If you ever get drowsy at your school or office desk, that’s probably not much of a problem. But what if you’re a pilot, a commercial driver or an astronaut? Then fatigue can lead to small mistakes with significant consequences.

Since it’s hard to tell when “tired” means “too tired,” NASA has released a research app to help scientists study what’s going on in the body when fatigue prevents you from working safely – and which telltale signs could alert you in time.

For the agency, the new tool will be important for studying fatigue in the worlds of aviation and spaceflight. But it’s releasing the app for free on the Apple App Store so that others doing related research can use a standardized tool and method with years of laboratory experience incorporated into its design.

The app features a reaction-time test to gauge alertness and a streamlined process for gathering information scientists need. This lets the app be used by people working in complex, real-world situations to collect valuable research data, which will help researchers come up with reliable tests and solutions in the long term. Though the app has not been used in space, it has been used by NASA for spaceflight simulations. Other users, like commercial airlines, can run their own fatigue studies with the app, helping them comply with regulations from the Federal Aviation Administration.

The app is based on a common test in this area of research, called the psychomotor vigilance task, or PVT, which NASA already uses on the International Space Station to collect data from astronauts. The test measures a person’s reaction time to a visual signal: as soon as numbers begin scrolling on a screen, a participant hits a button. The numbers show their reaction time in milliseconds and, when people start getting sleepy, they respond less quickly. Since the original PVT was designed to collect data in a lab setting and requires cumbersome hardware, NASA researchers needed a portable version they could distribute widely to collect data in the field. Other mobile options exist to measure a simple reaction time, but NASA’s app, called NASA PVT+, is different.

“We designed it to replicate exactly the tools that we use in the laboratory,” said Erin Flynn-Evans, head of the Fatigue Countermeasures Lab at NASA’s Ames Research Center in California’s Silicon Valley – the group that developed the new app. Since a classic PVT has users respond with their dominant thumb, the new app “forces” you with its design to do the same. And it can record when a tired person resorts to the wrong thumb or another finger. “It sounds simple, but it’s important for the data collected on the app to be trustworthy and consistent with existing studies.”

For Flynn-Evans, it was also essential that the app work on consumer phones and tablets, so it could be used by many people to collect research data in their actual work settings. In addition to administering a research-grade alertness test on a portable device, the new software takes a user through all of the activities that need to be completed for a study on fatigue in an operational setting: questionnaires, rating scales, cognitive tests. Their answers to questions about their recent sleep habits, for instance, can then be correlated to their performance on the alertness task.

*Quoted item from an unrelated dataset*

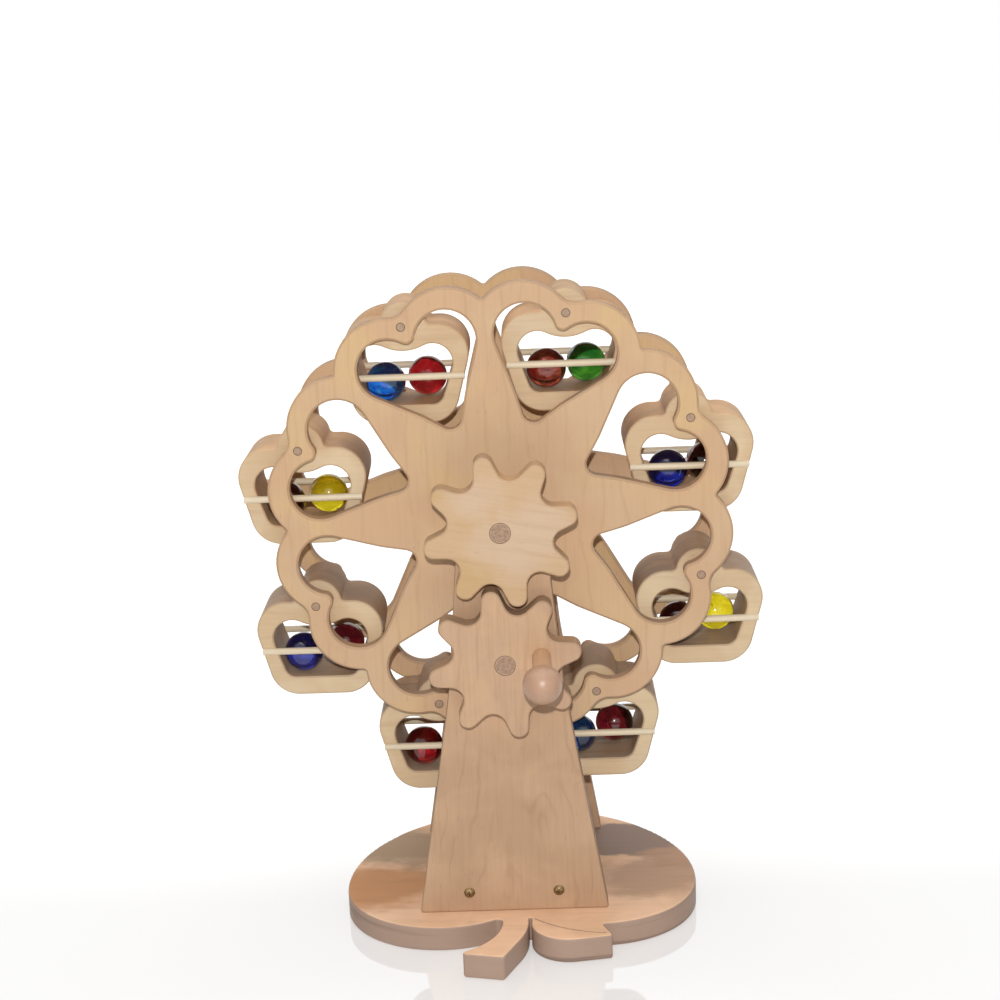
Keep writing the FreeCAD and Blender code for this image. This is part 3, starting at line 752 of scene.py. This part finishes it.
def sunk_profile():
    """A wood screw with a flat sunk head, its face at height 0."""
    cone = [(SHANK_RADIUS, -SUNK_DEPTH), (SUNK_RADIUS - 0.05, -0.05), (SUNK_RADIUS, 0.0)]
    face = [(SUNK_RADIUS * (1 - i / HEAD_ROWS), 0.0) for i in range(1, HEAD_ROWS + 1)]
    return shank(BASE_SCREW) + cone + face


# %% Screws
brass = Finish("old brass")
rub = brass.noise(brass.stretch(brass.place(), (1500.0, 1500.0, 1500.0)), 3.0, 0.6)
worn = brass.fade(rub, 0.45, 0.7)
brass.relief(rub, 0.03 * MM)
screw_brass = brass.coat(
    Base_Color=brass.tint(worn, colour(0.20, 0.125, 0.055), colour(0.42, 0.30, 0.15)),
    Metallic=0.85 + worn * 0.15, Roughness=0.30 + rub * 0.2)

SCREW_HEIGHT, SCREW_ASIDE = 20.0, 19.5
BASE_SCREW_ASIDE, BASE_SCREW_RECESS = 17.0, 0.4
SCREW_SHARPNESS = 50.0
for name, node, face, way in (("front_screws", "front_post_screws", FRONT_POST_FACE, -1),
                              ("rear_screws", "rear_post_screws", REAR_POST_FACE, 1)):
    spots = [((x, face, SCREW_HEIGHT), (0, way, 0)) for x in (-SCREW_ASIDE, SCREW_ASIDE)]
    heads = turned(name, domed_profile(), spots, 64, cross_cut(1.15, 0.32, 0.75, HEAD_RISE))
    soft_shade(heads, SCREW_SHARPNESS)
    settle(heads, "stand", "screw_brass", screw_brass, node)
middle = (FRONT_POST_BACK + REAR_POST_FRONT) / 2
spots = [((0, middle + y, BASE_SCREW_RECESS), (0, 0, -1)) for y in (-BASE_SCREW_ASIDE, BASE_SCREW_ASIDE)]
heads = turned("base_screw_pair", sunk_profile(), spots, 64, cross_cut(1.4, 0.34, 0.9, 0.0))
soft_shade(heads, SCREW_SHARPNESS)
settle(heads, "stand", "screw_brass", screw_brass, "base_screws")
print("6 screws")

# %% [markdown]
# ## Glass marbles
# A marble is coloured glass, pressed round while hot, so it isn't a perfect ball: its skin waves by a
# few hundredths of a millimetre, and tiny bubbles are caught inside. Both show, because glass bends
# what lies behind it. Each marble is a sphere with that faint wave, and its bubbles are small spheres of
# the same mesh turned inside out, which Cycles reads as air in the glass. The glass is dyed deeply, so
# against a white background it has to be much darker than its name: light crosses its skin twice.

# %% Glass
def glass(name, deep, bright, clear=0.93):
    """Coloured glass with a soft swirl of a brighter tone. Clear is how much light goes through it."""
    w = Finish(name, IOR=1.5, Transmission_Weight=clear, Specular_IOR_Level=0.2,
               Coat_Weight=0.5, Coat_Roughness=0.14)
    place = w.place()
    curl = w.noise(w.stretch(place, (120.0, 120.0, 200.0)), 2.0, 0.5, 1.8)
    tone = w.tint(w.fade(curl, 0.44, 0.70) * 0.8, deep, bright)
    smear = w.noise(w.stretch(place, (400.0, 400.0, 400.0)), 2.0)
    return w.coat(Base_Color=tone, Roughness=w.fade(smear, 0.5, 0.9) * 0.05)


glasses = {
    "cobalt": glass("cobalt glass", colour(0.006, 0.011, 0.17), colour(0.010, 0.035, 0.36)),
    "blue": glass("blue glass", colour(0.006, 0.080, 0.46), colour(0.018, 0.42, 0.72)),
    "dark_red": glass("dark red glass", colour(0.042, 0.002, 0.004), colour(0.14, 0.006, 0.009)),
    "red": glass("red glass", colour(0.18, 0.004, 0.007), colour(0.50, 0.014, 0.020)),
    "amber": glass("amber glass", colour(0.12, 0.006, 0.004), colour(0.50, 0.19, 0.10)),
    "green": glass("green glass", colour(0.008, 0.10, 0.012), colour(0.10, 0.38, 0.020)),
    "yellow": glass("yellow glass", colour(0.72, 0.60, 0.012), colour(0.95, 0.80, 0.040), 0.72),
}
print(len(glasses), "glasses")

# %% The marbles' shapes
MARBLE_RADIUS, WAVE_DEPTH = 8.5, 0.012
MARBLE_ROWS, BUBBLE_ROWS, BUBBLES = 44, 8, 6


def any_way(rng):
    return Vector((rng.uniform(-1, 1), rng.uniform(-1, 1), rng.uniform(-1, 1)))


def globe(points, faces, middle, radius, rows, swell, inward=False):
    """Adds a ball whose skin is drawn in by swell(direction). Inward turns it into a bubble."""
    first = len(points)
    for i in range(rows + 1):
        tilt = math.pi * i / rows
        for j in range(2 * rows if 0 < i < rows else 1):
            turn = math.pi * j / rows
            flat_part = math.sin(tilt)
            out = Vector((flat_part * math.cos(turn), flat_part * math.sin(turn), math.cos(tilt)))
            points.append((middle + out * (radius - swell(out))) * MM)
    last = len(points) - 1

    def at(i, j):
        """The point in row i at place j, where a pole has only one."""
        if i in (0, rows):
            return first if i == 0 else last
        return first + 1 + (i - 1) * 2 * rows + j % (2 * rows)

    for i in range(rows):
        for j in range(2 * rows):
            corners = list(dict.fromkeys((at(i, j), at(i + 1, j), at(i + 1, j + 1), at(i, j + 1))))
            faces.append(corners[::-1] if inward else corners)


def marble(name, centre, seed):
    """A faintly wavy ball with a few bubbles inside."""
    rng = random.Random(seed)
    waves = [(any_way(rng), rng.uniform(1.5, 3.5)) for _ in range(4)]
    points, faces = [], []

    def skin(out):
        return abs(sum(math.sin(4.0 * out.dot(way) * pace) for way, pace in waves)) * WAVE_DEPTH

    globe(points, faces, Vector(centre), MARBLE_RADIUS, MARBLE_ROWS, skin)
    for _ in range(BUBBLES):
        spot = Vector(centre) + any_way(rng).normalized() * rng.uniform(1.0, 6.0)
        globe(points, faces, spot, rng.uniform(0.12, 0.35), BUBBLE_ROWS, lambda out: 0.0, inward=True)
    mesh = bpy.data.meshes.new(name)
    mesh.from_pydata(points, [], faces)
    mesh.shade_smooth()
    return put(name, mesh)


# %% [markdown]
# ## Marbles in their gondolas
# A marble lies on the gondola's floor and rolls until it meets a rail. The left one is put at the front
# and the right one at the back, which shows how far they roll. The record says which glass each one has.

# %% Marbles
PLAY, FLOOR_DROP = 0.3, 34.9
REST = -FLOOR_DROP + MARBLE_RADIUS + PLAY
TOUCH = MARBLE_RADIUS + RAIL_RADIUS
ROLL_EACH_WAY = GONDOLA_DEPTH / 2 - math.sqrt(TOUCH ** 2 - (REST + RAIL_DROP) ** 2) - PLAY
APART = MARBLE_RADIUS + PLAY / 2
slots = {row["node"]: row["material_slot"] for row in frame["record"]["subparts"]}
for k in GONDOLAS:
    px, pz = pivot(k)
    for hand, aside, rolled in (("left", -APART, -ROLL_EACH_WAY), ("right", APART, ROLL_EACH_WAY)):
        node = "marble_" + str(k) + "_" + hand
        piece = marble("glass_" + node, (px + aside, rolled, pz + REST), 10 * k + (hand == "right"))
        settle(piece, node, slots[node], glasses[slots[node].replace("_glass", "")], node)
print("16 marbles that roll", round(2 * ROLL_EACH_WAY, 2), "mm")

# %% [markdown]
# ## The stage
# The toy stands on a white sweep. A small lamp just above the camera lights the front, as a flash would,
# and draws a thin brown shadow under each edge. A broad one overhead brightens what faces up, and two
# more shine from behind on the left and on the right, so that the back doesn't go dark. All are
# neutral, and with the world they give a surface about the colour it is written in. The white of the
# background comes from Light Path: what the camera, a gloss or a clear glass sees of the world is
# white, while what lights the wood stays at its plain level. The sweep is glossy, so the base is faintly
# mirrored in it.

# %% The surroundings
scene = bpy.context.scene
scene.view_settings.view_transform = "Standard"
WHITE, BLACK = (1, 1, 1, 1), (0, 0, 0, 1)
AMBIENT = 0.17


def seen(tree):
    """1 for rays that show the surroundings: straight from the camera, in a gloss, or through glass."""
    camera_ray, glossy_ray, clear_ray = [
        tree.node("LightPath", output=name)
        for name in ("Is Camera Ray", "Is Glossy Ray", "Is Transmission Ray")]
    return tree.maths("MAXIMUM", tree.maths("MAXIMUM", camera_ray, glossy_ray), clear_ray)


world = bpy.data.worlds.new("surroundings")
scene.world = world
sky = Tree(world)
background = sky.tree.nodes["Background"]
background.inputs["Color"].default_value = WHITE
feed(background.inputs["Strength"], seen(sky) * (1 - AMBIENT) + AMBIENT)
print("white to look at, and", AMBIENT, "as light")

# %% Lamps
FLASH_ABOVE_EYE = Vector((-10, 0, 58)) * MM


def lamp(name, kind, strength, **settings):
    """A lamp, with the settings of its kind."""
    data = bpy.data.lights.new(name, kind)
    data.energy = strength
    for setting, value in settings.items():
        setattr(data, setting, value)
    return put(name, data)


def sun(name, strength, aim, softness):
    """A far lamp that shines along aim. Softness is its width in degrees."""
    far = lamp(name, "SUN", strength, angle=math.radians(softness))
    far.rotation_euler = Vector(aim).to_track_quat("-Z", "Y").to_euler()


sun("overhead", 1.05, (0.0, 0.12, -1.0), 55.0)
sun("behind_left", 0.52, (0.7, -0.7, -1.0), 45.0)
sun("behind_right", 0.52, (-0.7, -0.7, -1.0), 45.0)
flash = lamp("flash", "POINT", 16.5, shadow_soft_size=6 * MM)
flash.location = EYE + FLASH_ABOVE_EYE
print("a flash and three broad lamps")

# %% The sweep
SWEEP_BELOW_BASE = 0.1 * MM
NEAR_GLOW, MORE_GLOW_BEHIND = 0.37, 0.30
floor_mesh = bpy.data.meshes.new("floor")
floor_mesh.from_pydata([(-3, -1.5, 0), (3, -1.5, 0), (3, 4.5, 0), (-3, 4.5, 0)], [], [(0, 1, 2, 3)])
floor = put("floor", floor_mesh)
floor.location.z = -SWEEP_BELOW_BASE
paper = Finish("white sweep", Roughness=0.03, IOR=1.75, Specular_IOR_Level=1.0)
# Painted light: the sweep glows more behind the toy, for the camera only, so that the wheel's shadow there
# washes out to white.
behind = paper.fade(paper.part(paper.place(), Y), -0.02, 0.14)
glow = seen(paper) * (behind * MORE_GLOW_BEHIND + NEAR_GLOW)
dress(floor, paper.coat(Base_Color=colour(0.52, 0.515, 0.51), Emission_Strength=1.0,
                        Emission_Color=paper.tint(glow, BLACK, WHITE)))
print("the sweep lies", SWEEP_BELOW_BASE / MM, "mm below the base")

“This may seem like a no-brainer, but until now the burden has been on the study participant to remember what tasks to do and when,” said Flynn-Evans. “This led to data loss and people not completing the study, so our app puts all the tools needed into an easy-to-use package. In a recent study using the app, we were able to collect thousands of tests from pilots, where most prior efforts might have obtained only a fraction of that.”

The FAA, several commercial airlines and researchers in occupational health and safety have already requested the app to use in their own studies, so Flynn-Evans expects it to be adopted by many researchers studying different groups from NASA.